Yes, he was in this for the long haul. And dammit, he could give her what she needed from him. He’d been living with her now for the last two months, hadn’t he? And he’d enjoyed every moment of their life together. His chest warmed. Rachel made him happy to be alive. Happy he’d survived.

“What the hell?” Trevor exclaimed from the doorway. “This shouldn’t be happening. We use protection. You two used protection every single time too, right?”

Christian gave Trevor a sharp look. “We?” he asked. “What do you mean,
we
use protection? What do you have to do with this?”

“Rachel and I use protection,” Adam admitted to Trevor, ignoring Christian’s question. “But two months ago the condom broke. This isn’t unexpected.” He ran an eye over Rachel again, about to wrap an arm around her, pull her to his side. But she wouldn’t look at him. Why wouldn’t she look at him? He felt an unease settle in his chest.

“Holy hell,” Trevor exclaimed. “The condom broke. Well, that explains that. But shit, a baby.” Trevor glanced at Rachel, clearly stunned.

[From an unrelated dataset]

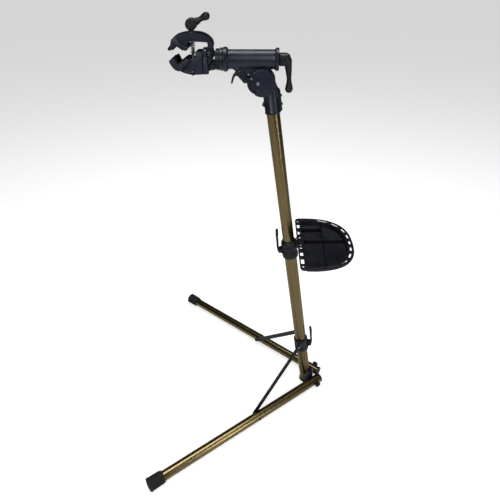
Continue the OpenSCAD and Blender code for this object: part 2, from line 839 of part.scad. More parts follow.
// forked cam with a long grip
module cam_lever() {
    grip = [44.5, 20.5];
    color(BLACK) translate([rod_x, 0, cam_z]) difference() {
        union() {
            rod_y(cam_r, -15, 15);
            hull() {
                translate([8, 0, 5]) rod_y(8, -11, 11, HULL_FN);
                translate([grip[0] * 0.62, 0, grip[1] * 0.62]) rod_y(6, -7, 7, HULL_FN);
            }
            hull() {
                translate([grip[0] * 0.62, 0, grip[1] * 0.62]) rod_y(6, -7, 7, HULL_FN);
                translate([grip[0], 0, grip[1]]) sphere(r = 12, $fn = HULL_FN);
            }
        }
        translate([-30, -6, -30]) cube([40, 12, 60]);
        rod_y(4, -30, 30);
    }
}

module cam_pin() {
    color(STEEL) translate([rod_x, 0, cam_z]) rod_y(4, -15.5, 15.5);
}

// ---------------------------------------------------------------- crank

module crank_handle() {
    arm_x = -143;
    color(BLACK) difference() {
        union() {
            translate([0, 0, barrel_z]) rod_x(19, -170.5, -141);
            hull() {
                translate([arm_x - 3, 0, barrel_z - 6]) rod_y(9, -13, 13, HULL_FN);
                translate([arm_x + 1, 0, barrel_z - 50]) sphere(r = 7.5, $fn = HULL_FN);
            }
            hull() {
                translate([arm_x + 1, 0, barrel_z - 50]) sphere(r = 7.5, $fn = HULL_FN);
                translate([arm_x + 2, 0, barrel_z - 84]) sphere(r = 13, $fn = HULL_FN);
            }
        }
        translate([0, 0, barrel_z]) rod_x(6, -180, -146);
        translate([-155, 0, barrel_z + 3]) rod_y(2.5, -30, -12);
    }
}

module crank_screw() {
    color(STEEL) translate([-155, 0, barrel_z + 3]) rod_y(2.5, -17.5, -12, 24);
}

// ---------------------------------------------------------------- tray

// point of the tray's curved edge, set in from the rim by d, at the angle t
function curve_point(d, t) = [
    tray_middle + (tray_len - 34 - d) * pow(abs(cos(t)), 2 / fullness),
    (tray_half_w - d) * sign(t) * pow(abs(sin(t)), 2 / fullness)
];

// outline of the tray, set in from the rim by d
module tray_outline(d) {
    steps = 48;
    r = max(14 - d / 3, 5);
    w = tray_half_w - d;
    corner = [for (i = [0 : 5]) let (t = 95 + 17 * i)
        [tray_front + d + r + r * cos(t), w - 1.6 * r + 1.6 * r * sin(t) - 0.6]];
    polygon(concat(
        [for (i = [0 : steps]) curve_point(d, -90 + 180 * i / steps)],
        corner,
        [for (i = [5 : -1 : 0]) [corner[i][0], -corner[i][1]]]));
}

tray_front = -82.5;
tray_floor_z = tray_z - tray_depth;
tray_middle = tray_front + 34;
fullness = 2.6;
rim_w = 24;
rib_y = 22;
rib_x = 15;
divider_y = 105;

module tray_cells() {
    difference() {
        tray_outline(rim_w);
        translate([-200, rib_y - 1.2]) square([400, 2.4]);
        translate([rib_x - 1.2, -200]) square([2.4, 400]);
        translate([-200, divider_y - 1.2]) square([200 + rib_x, 2.4]);
    }
}

// slots that follow the curved rim
module rim_slots() {
    for (slot = [[0, 1.7], [10, 3.5], [25, 5], [45, 6.5], [67, 7.5]], side = [-1, 1]) {
        a = curve_point(rim_w / 2, side * (slot[0] - slot[1]));
        b = curve_point(rim_w / 2, side * (slot[0] + slot[1]));
        translate((a + b) / 2) rotate([0, 0, atan2(b[1] - a[1], b[0] - a[0])])
            square([norm(b - a), 6.4], center = true);
    }
}

// tool holes along the straight edge
module edge_holes() {
    x = tray_front + rim_w / 2 - 1;
    for (hole = [[-131, 12, 28], [-84, 11, 21], [-43, 7.5, 8], [31, 7, 7], [118, 11, 27]])
        translate([x, hole[0]]) square([hole[1], hole[2]], center = true);
    translate([x, 66]) polygon([[-5, -14], [6, 0], [-5, 14]]);
    for (hole = [[-163, 4], [-22, 3.4], [157, 4]])
        translate([x, hole[0]]) circle(r = hole[1]);
}

module tool_tray() {
    color(BLACK) difference() {
        union() {
            translate([0, 0, tray_z - 4]) linear_extrude(4) tray_outline(0);
            translate([0, 0, tray_floor_z - 2.4]) linear_extrude(tray_depth) tray_outline(rim_w - 2.4);
            tray_tongues();
        }
        translate([0, 0, tray_floor_z]) linear_extrude(tray_depth + 2) tray_cells();
        translate([0, 0, tray_z - 6]) linear_extrude(10) rim_slots();
        translate([0, 0, tray_z - 6]) linear_extrude(10) edge_holes();
    }
}

// tongues under the straight edge that enter the bracket
module tray_tongues() {
    for (side = [-1, 1]) translate([tray_front - 4, side * 11 - 3.6, tray_z - 5.4])
        cube([15, 7.2, 5]);
}

// ---------------------------------------------------------------- drawing

lower_mast_tube();
base_bracket();
mast_foot_cap();
bracket_screws();
leg_hinge_bolts();
leg_hinge_knobs();
height_collar();
height_collar_bush();
height_lever_pin();
height_brake_shoe();
tray_bracket();
height_lever();
upper_mast_tube();
mast_glide_bush();
head_socket();
socket_screws();
head_pivot_bolt();
barrel_housing();
barrel_bushes();
release_guide_pins();
release_spring();
release_trigger();
lock_pin();
spindle();
index_ring();
lower_jaw();
lower_jaw_pads();
jaw_hinge_pin();
rod_barrel_nut();
upper_jaw();
upper_jaw_pads();
clamp_rod();
rod_spring();
rod_washer();
cam_lever();
cam_pin();
crank_handle();
crank_screw();
leg_collar();
leg_collar_bush();
leg_lever_pin();
leg_brake_shoe();
leg_lever();
near_leg_tube();
near_foot_cap();
near_end_cap();
near_brace_bolt();
far_leg_tube();
far_foot_cap();
far_end_cap();
far_brace_bolt();
near_brace();
near_brace_screw();
far_brace();
far_brace_screw();
tool_tray();
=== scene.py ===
"""Looks of a folding bicycle repair stand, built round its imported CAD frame.

The stand has two splayed legs, a leaning telescopic mast with two clamping
collars, a tool tray, and a turning clamp head that folds down along the mast.
Every shaped piece is made on the bench in millimetres and then set in the row
frame in metres, where it rides on the CAD body that it belongs to.
"""

import json
import logging
import math
from dataclasses import dataclass, field
from enum import Enum
from typing import Iterable, Optional, Sequence

import bpy
from mathutils import Matrix, Vector

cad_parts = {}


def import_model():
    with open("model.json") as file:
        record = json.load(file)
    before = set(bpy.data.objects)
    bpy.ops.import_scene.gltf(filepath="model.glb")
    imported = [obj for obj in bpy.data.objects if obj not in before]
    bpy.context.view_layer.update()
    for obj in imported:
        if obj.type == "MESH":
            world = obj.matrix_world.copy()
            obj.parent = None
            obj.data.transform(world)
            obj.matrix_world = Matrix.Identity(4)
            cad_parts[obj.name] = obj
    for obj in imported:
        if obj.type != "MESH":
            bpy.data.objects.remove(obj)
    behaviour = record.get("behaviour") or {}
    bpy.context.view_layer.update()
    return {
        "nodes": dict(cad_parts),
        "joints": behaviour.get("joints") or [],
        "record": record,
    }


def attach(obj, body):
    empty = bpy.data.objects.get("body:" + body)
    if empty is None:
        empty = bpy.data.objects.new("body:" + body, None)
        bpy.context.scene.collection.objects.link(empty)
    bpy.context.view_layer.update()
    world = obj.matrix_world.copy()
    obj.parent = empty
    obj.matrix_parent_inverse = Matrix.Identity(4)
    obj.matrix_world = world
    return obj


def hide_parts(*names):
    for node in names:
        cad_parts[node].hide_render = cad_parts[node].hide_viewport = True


MM = 0.001
Point = tuple[float, float]
log = logging.getLogger("repair_stand")


class Slot(Enum):
    """Material slots of the record."""

    TUBE = "tube_gold"
    CASTING = "dark_casting"
    PLASTIC = "black_plastic"
    PAINT = "black_paint"
    STEEL = "steel"
    RUBBER = "rubber"
    NYLON = "nylon"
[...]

Christian stood up from the bed. “Trevor, what did you mean when you said
we
…we use protection?” he asked with more force than necessary, every word edged with bitterness.

Adam’s brow furrowed. What the fuck was going on? Why did Christian care whether Rachel told him about the test or not? What did it matter? Adam looked again at Rachel, really looked at her. She’d been quiet this whole time, a few feet separating them but standing there as if she were a world away. “Rachel, come here.” He put his hand out.

She swallowed hard and didn’t move a muscle. “Adam, I…” she trailed off, her eyes huge and bright with unshed tears. She looked scared out of her mind. Terrified. Like she was ready to bolt from the room. His stomach churned, his instincts flaring to life, telling him that something was very,
very
, fucking wrong. This whole scenario felt very similar to another one he’d been through with another woman. He watched Rachel and felt in his bones that this wasn’t nervous fear over her pregnancy, this was something worse.

“Did you have sex with Rachel?” Christian raged at Trevor.

Trevor crossed his arms and shook his head at Christian. “Dude, that’s a private matter.”

“There’s no such thing as privacy here anymore,” Christian snapped. “Have you been fucking Rachel or not?”

Adam heard Rachel’s sharp intake of breath. “Christian,” he warned.

Christian turned on Rachel. “You had sex with Trevor too, didn’t you? Jesus Christ, Rachel, were you
trying
to get pregnant? How could you be so stupid? You could die from this, you know. The baby could die too. What were you thinking?”

Adam’s eyes narrowed and clenched his hands into fists. “You need to calm the fuck down and watch what you’re saying. Now.”

Christian jabbed a finger at him. “I have the right to say whatever the hell I want. I’m as much a part of this as you are.”

Rachel put her hands over her face and started crying, her shoulders shaking. Pressure began to build in his chest. Ice ran through his veins. “Why is that?”

Christian’s nostrils flared, and his neck corded. “Because, I will also be living with the consequences. That child will be mine too. It will be all of ours.”

That was all he needed to hear. His brained seemed to crack, as if he literally heard the shards crashing on the floor. A piece of him that had been fragile, more fragile than he had realized, broke apart and left behind an exposed, raw wound. A pulsating, disgusting part of himself that no one needed to see, but today they would. There was no stopping it. One moment he was fine, the next he was a raging bull. A stampeding beast of an animal. He could feel the veins in his neck pounding out a vicious drum beat.